After implementing ERP procurement automation, requisitions are generated from inventory thresholds, promotional demand plans, and approved assortment changes. Approval workflows are standardized by entity, category, and spend level. Suppliers receive structured purchase orders through integrated channels and submit confirmations directly into the connected workflow. Delays trigger alerts to buyers and planners. Receipt discrepancies automatically create exception cases for warehouse and accounts payable teams.
The result is not just faster purchasing. The retailer gains a more resilient operating model: better on-time supplier coordination, fewer invoice disputes, improved stock availability, stronger budget adherence, and more reliable executive reporting across procurement and finance.
Governance design: the difference between automation and controlled scale
Many retailers automate procurement steps without redesigning governance. That creates speed, but not control. Enterprise-grade procurement automation requires a governance framework that defines approval authority, supplier onboarding standards, purchasing policy enforcement, exception ownership, audit trails, and master data stewardship.
This is especially important in cloud ERP environments where standardization can scale quickly across business units. If item masters, supplier records, payment terms, and category hierarchies are poorly governed, automation simply accelerates inconsistency. Strong governance ensures that workflow orchestration supports enterprise interoperability rather than creating new forms of fragmentation.
| Governance domain | What should be standardized | Why it matters |
|---|---|---|
| Supplier master data | Vendor IDs, terms, compliance status, contacts | Improves coordination, reporting accuracy, and control |
| Approval policy | Spend thresholds, role rules, exception logic | Reduces unauthorized purchasing and delays |
| Procurement workflow design | Requisition, PO, receipt, and invoice states | Creates consistent execution across entities |
| Exception management | Ownership, SLA, escalation paths | Prevents unresolved bottlenecks from disrupting supply |
| Analytics and KPIs | OTIF, cycle time, match rate, variance trends | Supports operational intelligence and continuous improvement |
Cloud ERP modernization and composable procurement architecture
Retail organizations do not need to choose between standardization and flexibility. A composable ERP architecture allows the core procurement process to remain governed in the ERP while integrating specialized capabilities such as supplier portals, contract lifecycle tools, demand planning engines, transportation systems, and AI-based analytics services.
The key is architectural discipline. Core transaction integrity, financial controls, and approval governance should remain anchored in the ERP. Adjacent tools should extend the operating model, not replace it. This approach supports phased modernization, lowers transformation risk, and enables retailers to improve procurement coordination without destabilizing finance or inventory operations.

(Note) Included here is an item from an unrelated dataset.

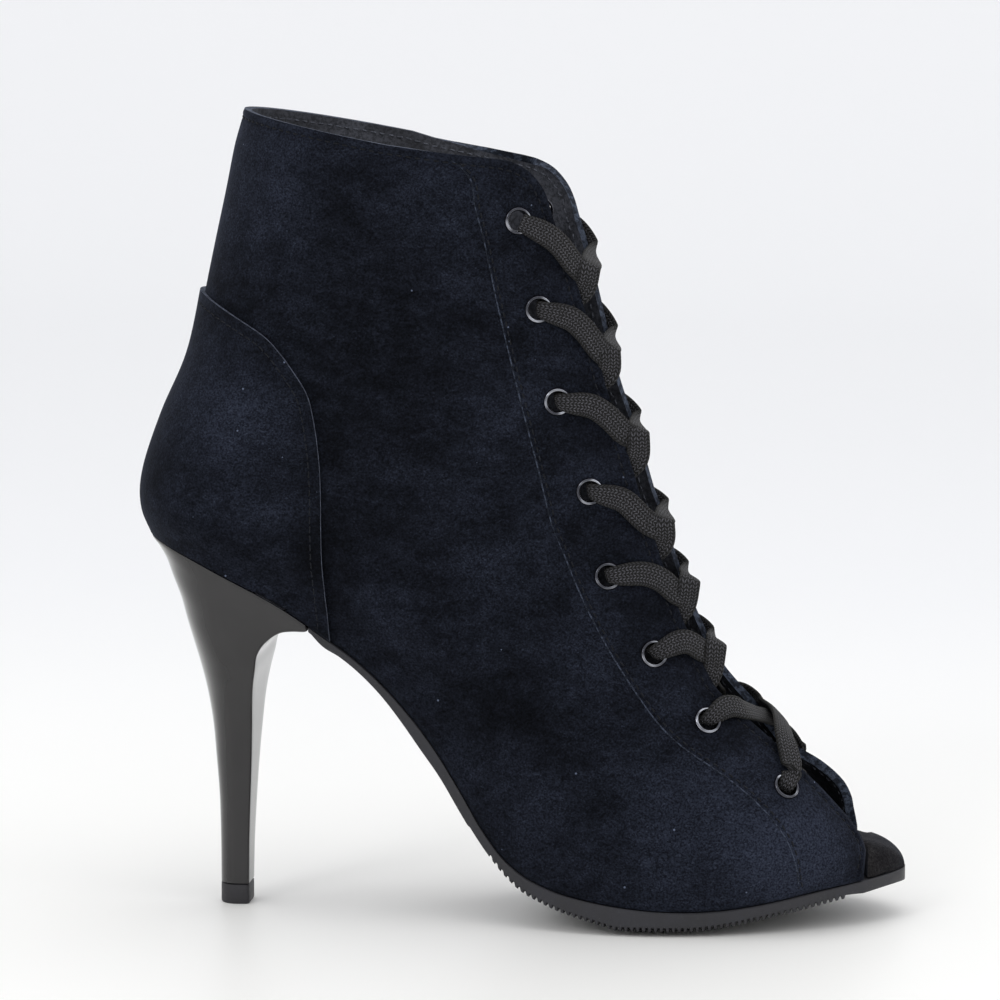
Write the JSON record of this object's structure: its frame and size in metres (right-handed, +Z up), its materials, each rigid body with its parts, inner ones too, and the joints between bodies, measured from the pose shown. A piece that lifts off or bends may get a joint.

For growing retail enterprises, cloud ERP also improves scalability. New stores, regions, legal entities, and supplier networks can be onboarded into a common process framework more quickly. That matters when expansion, acquisitions, or omnichannel growth increase procurement complexity faster than legacy systems can absorb.
Where AI automation creates measurable value in retail procurement
AI should be applied to high-friction decision points, not treated as a generic overlay. In retail procurement, the most useful applications are those that improve coordination quality and reduce manual exception handling. Examples include predicting late supplier confirmations, identifying unusual price variances, recommending alternate vendors based on service history, and prioritizing approvals that could affect promotional inventory availability.
AI can also strengthen operational resilience by surfacing supplier concentration risk, detecting recurring mismatch patterns, and highlighting procurement bottlenecks before they affect store or fulfillment performance. When these insights are embedded into ERP workflows, teams can act within the same system that governs execution.
Executive recommendations for retail leaders
- Treat procurement automation as an enterprise operating architecture initiative, not a departmental software upgrade.
- Map the full procure-to-pay workflow across merchandising, supply chain, warehouse, finance, and supplier touchpoints before selecting automation priorities.
- Standardize approval logic, supplier master data, and exception ownership early to avoid scaling process inconsistency.
- Use cloud ERP as the control layer for transaction integrity, workflow governance, and enterprise reporting modernization.
- Apply AI to exception prediction, supplier risk visibility, and workflow prioritization where measurable operational value exists.
- Define procurement KPIs that matter to the business outcome, including cycle time, supplier confirmation reliability, invoice match rate, stockout impact, and budget adherence.
- Design for multi-entity and multi-channel scalability from the start, especially if the retail business is expanding through new brands, geographies, or acquisitions.
What ROI should look like beyond labor savings
The strongest business case for retail ERP procurement automation goes beyond headcount efficiency. Executives should evaluate value across inventory continuity, supplier performance, working capital discipline, finance accuracy, policy compliance, and decision speed. A retailer that reduces approval latency but still lacks supplier visibility has not completed the transformation.
Meaningful ROI often appears in fewer stock disruptions, lower expedited freight costs, improved invoice match rates, reduced maverick spend, stronger promotional execution, and better cross-functional trust in procurement data. These gains compound when procurement becomes part of a broader digital operations strategy that connects planning, fulfillment, finance, and reporting.
The strategic conclusion
Retail ERP procurement automation is fundamentally about better vendor coordination through connected enterprise workflows. When designed as part of a modern ERP operating model, it gives retailers a scalable way to standardize purchasing, improve supplier responsiveness, strengthen governance, and increase operational visibility across the business.
For organizations modernizing legacy retail systems, the opportunity is clear: move procurement out of fragmented tools and into a governed, cloud-ready, workflow-orchestrated ERP architecture. That is how procurement becomes a source of operational resilience, not just administrative efficiency.